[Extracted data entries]
* * * * * * *

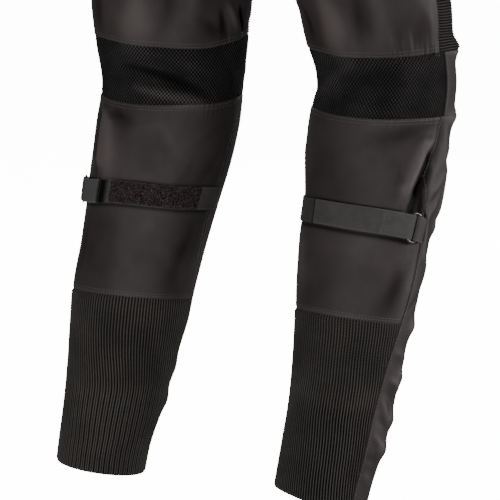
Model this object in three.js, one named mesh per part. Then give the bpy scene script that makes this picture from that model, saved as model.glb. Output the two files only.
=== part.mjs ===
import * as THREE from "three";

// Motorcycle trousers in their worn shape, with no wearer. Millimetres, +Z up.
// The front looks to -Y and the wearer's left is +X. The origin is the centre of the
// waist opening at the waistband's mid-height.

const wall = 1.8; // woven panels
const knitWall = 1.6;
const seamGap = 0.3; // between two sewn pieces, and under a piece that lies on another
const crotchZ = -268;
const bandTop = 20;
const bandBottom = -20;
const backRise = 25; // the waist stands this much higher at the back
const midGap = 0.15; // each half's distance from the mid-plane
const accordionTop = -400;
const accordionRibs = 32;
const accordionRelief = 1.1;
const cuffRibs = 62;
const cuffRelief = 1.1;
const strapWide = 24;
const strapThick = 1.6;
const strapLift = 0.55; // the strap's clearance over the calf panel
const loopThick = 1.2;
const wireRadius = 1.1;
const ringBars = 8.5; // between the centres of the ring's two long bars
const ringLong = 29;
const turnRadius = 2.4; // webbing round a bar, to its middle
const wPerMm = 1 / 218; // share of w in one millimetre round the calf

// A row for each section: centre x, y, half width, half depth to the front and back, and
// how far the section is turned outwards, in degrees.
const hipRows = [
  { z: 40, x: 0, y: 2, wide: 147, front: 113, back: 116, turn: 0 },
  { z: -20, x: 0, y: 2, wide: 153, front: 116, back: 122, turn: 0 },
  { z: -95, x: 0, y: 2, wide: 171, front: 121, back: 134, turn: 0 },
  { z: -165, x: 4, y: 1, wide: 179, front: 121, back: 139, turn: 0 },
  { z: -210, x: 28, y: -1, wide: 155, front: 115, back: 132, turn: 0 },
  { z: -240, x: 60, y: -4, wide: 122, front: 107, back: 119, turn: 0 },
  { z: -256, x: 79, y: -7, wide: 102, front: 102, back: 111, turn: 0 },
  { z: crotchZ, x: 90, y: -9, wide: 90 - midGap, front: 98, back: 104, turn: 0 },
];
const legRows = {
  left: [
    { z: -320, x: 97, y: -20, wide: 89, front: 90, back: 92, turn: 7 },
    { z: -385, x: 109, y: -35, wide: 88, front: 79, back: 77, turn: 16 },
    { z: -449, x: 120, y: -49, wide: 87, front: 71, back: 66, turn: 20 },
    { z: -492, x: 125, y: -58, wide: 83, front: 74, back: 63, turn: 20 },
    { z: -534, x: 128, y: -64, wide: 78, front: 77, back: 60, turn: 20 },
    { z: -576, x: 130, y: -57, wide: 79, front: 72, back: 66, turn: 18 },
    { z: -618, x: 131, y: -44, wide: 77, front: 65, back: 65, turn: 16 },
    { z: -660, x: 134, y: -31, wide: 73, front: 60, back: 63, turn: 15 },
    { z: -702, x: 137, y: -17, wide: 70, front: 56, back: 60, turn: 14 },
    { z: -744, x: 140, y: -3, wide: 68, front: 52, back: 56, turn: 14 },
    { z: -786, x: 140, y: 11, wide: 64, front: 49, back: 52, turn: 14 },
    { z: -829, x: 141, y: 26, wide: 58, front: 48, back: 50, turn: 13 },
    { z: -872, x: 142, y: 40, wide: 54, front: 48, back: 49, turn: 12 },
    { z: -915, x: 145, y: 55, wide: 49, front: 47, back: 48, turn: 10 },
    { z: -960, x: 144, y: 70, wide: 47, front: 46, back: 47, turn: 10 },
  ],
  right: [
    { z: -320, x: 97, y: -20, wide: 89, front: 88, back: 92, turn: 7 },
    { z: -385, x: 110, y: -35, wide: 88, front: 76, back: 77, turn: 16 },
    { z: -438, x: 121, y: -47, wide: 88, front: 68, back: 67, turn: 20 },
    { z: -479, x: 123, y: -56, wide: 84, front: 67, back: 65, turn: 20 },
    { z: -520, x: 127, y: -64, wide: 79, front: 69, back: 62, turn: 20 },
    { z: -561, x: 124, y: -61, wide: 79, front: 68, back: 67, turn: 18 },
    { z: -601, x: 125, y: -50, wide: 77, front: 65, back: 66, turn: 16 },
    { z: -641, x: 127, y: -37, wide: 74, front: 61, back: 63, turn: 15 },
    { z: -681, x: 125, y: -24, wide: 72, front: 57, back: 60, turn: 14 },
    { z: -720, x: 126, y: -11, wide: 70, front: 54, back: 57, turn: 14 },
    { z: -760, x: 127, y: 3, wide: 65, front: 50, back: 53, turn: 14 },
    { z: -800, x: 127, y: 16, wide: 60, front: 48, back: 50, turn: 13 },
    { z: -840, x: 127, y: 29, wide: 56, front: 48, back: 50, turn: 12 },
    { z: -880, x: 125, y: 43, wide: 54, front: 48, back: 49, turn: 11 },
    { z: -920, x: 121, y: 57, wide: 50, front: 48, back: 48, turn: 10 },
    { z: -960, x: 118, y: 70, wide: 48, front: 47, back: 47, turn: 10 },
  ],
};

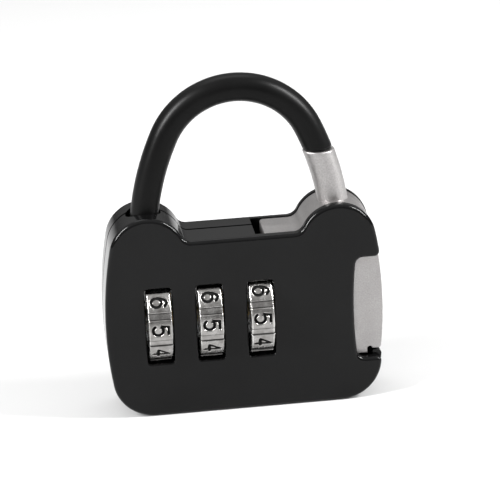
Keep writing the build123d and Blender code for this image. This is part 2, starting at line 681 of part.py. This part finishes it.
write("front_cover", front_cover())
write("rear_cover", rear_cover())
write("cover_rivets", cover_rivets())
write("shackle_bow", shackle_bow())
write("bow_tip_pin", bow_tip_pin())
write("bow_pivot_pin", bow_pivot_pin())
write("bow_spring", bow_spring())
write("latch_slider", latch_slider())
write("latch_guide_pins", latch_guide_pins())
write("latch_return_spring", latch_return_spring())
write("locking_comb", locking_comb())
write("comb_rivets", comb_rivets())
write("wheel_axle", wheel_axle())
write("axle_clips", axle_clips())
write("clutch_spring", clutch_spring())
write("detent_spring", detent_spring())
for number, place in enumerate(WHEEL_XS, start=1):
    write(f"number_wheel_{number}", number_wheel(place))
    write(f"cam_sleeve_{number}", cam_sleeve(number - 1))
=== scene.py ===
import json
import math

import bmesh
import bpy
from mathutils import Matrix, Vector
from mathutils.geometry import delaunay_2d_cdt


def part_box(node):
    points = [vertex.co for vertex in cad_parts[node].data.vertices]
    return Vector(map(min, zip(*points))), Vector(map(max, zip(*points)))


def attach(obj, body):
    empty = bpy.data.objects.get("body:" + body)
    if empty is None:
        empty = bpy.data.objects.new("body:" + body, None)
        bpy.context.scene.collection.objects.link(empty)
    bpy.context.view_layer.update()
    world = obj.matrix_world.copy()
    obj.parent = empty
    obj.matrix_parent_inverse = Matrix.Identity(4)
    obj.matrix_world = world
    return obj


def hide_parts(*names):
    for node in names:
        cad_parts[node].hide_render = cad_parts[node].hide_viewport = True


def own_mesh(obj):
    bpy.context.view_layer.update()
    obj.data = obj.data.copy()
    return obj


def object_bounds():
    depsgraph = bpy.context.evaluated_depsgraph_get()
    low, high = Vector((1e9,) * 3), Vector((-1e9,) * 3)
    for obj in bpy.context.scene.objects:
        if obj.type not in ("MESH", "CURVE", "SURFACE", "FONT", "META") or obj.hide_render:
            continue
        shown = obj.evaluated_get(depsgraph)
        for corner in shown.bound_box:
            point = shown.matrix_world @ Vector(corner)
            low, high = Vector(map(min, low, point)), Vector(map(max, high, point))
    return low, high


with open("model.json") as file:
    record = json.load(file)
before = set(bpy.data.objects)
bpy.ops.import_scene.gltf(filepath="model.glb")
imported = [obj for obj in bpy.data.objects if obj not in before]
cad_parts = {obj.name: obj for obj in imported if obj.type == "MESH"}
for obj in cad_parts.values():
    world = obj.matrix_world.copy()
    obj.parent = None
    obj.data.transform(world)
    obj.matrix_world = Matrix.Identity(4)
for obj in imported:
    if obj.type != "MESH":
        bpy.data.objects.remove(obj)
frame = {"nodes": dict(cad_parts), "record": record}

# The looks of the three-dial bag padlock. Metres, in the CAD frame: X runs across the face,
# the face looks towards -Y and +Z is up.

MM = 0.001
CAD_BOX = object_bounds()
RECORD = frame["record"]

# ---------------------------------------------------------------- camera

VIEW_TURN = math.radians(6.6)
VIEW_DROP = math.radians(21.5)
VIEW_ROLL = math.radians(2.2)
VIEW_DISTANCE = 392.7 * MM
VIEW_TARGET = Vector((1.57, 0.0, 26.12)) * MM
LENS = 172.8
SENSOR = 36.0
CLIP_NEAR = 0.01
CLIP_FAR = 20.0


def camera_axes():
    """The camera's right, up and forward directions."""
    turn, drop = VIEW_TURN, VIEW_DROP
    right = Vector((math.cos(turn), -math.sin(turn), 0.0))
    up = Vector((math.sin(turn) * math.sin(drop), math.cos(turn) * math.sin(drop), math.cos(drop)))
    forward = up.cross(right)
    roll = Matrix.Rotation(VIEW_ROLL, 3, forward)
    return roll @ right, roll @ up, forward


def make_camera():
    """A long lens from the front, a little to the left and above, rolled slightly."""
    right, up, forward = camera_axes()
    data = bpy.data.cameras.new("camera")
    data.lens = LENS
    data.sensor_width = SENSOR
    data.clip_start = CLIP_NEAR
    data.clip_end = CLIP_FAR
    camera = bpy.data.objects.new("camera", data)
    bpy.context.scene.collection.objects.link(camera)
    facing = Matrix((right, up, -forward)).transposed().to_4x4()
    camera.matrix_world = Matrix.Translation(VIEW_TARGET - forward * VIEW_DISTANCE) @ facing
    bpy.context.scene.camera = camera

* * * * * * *

**What you need to do**
Take the lines from the first line of the records through the line holding "const wPerMm = 1", both included, and please reproduce them exactly with nothing added.

**The output**
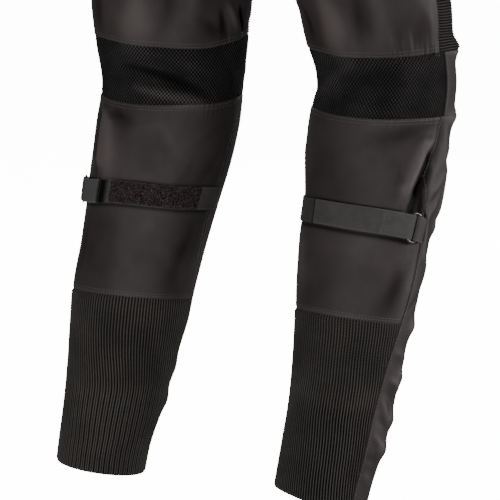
Model this object in three.js, one named mesh per part. Then give the bpy scene script that makes this picture from that model, saved as model.glb. Output the two files only.
=== part.mjs ===
import * as THREE from "three";

// Motorcycle trousers in their worn shape, with no wearer. Millimetres, +Z up.
// The front looks to -Y and the wearer's left is +X. The origin is the centre of the
// waist opening at the waistband's mid-height.

const wall = 1.8; // woven panels
const knitWall = 1.6;
const seamGap = 0.3; // between two sewn pieces, and under a piece that lies on another
const crotchZ = -268;
const bandTop = 20;
const bandBottom = -20;
const backRise = 25; // the waist stands this much higher at the back
const midGap = 0.15; // each half's distance from the mid-plane
const accordionTop = -400;
const accordionRibs = 32;
const accordionRelief = 1.1;
const cuffRibs = 62;
const cuffRelief = 1.1;
const strapWide = 24;
const strapThick = 1.6;
const strapLift = 0.55; // the strap's clearance over the calf panel
const loopThick = 1.2;
const wireRadius = 1.1;
const ringBars = 8.5; // between the centres of the ring's two long bars
const ringLong = 29;
const turnRadius = 2.4; // webbing round a bar, to its middle
const wPerMm = 1 / 218; // share of w in one millimetre round the calf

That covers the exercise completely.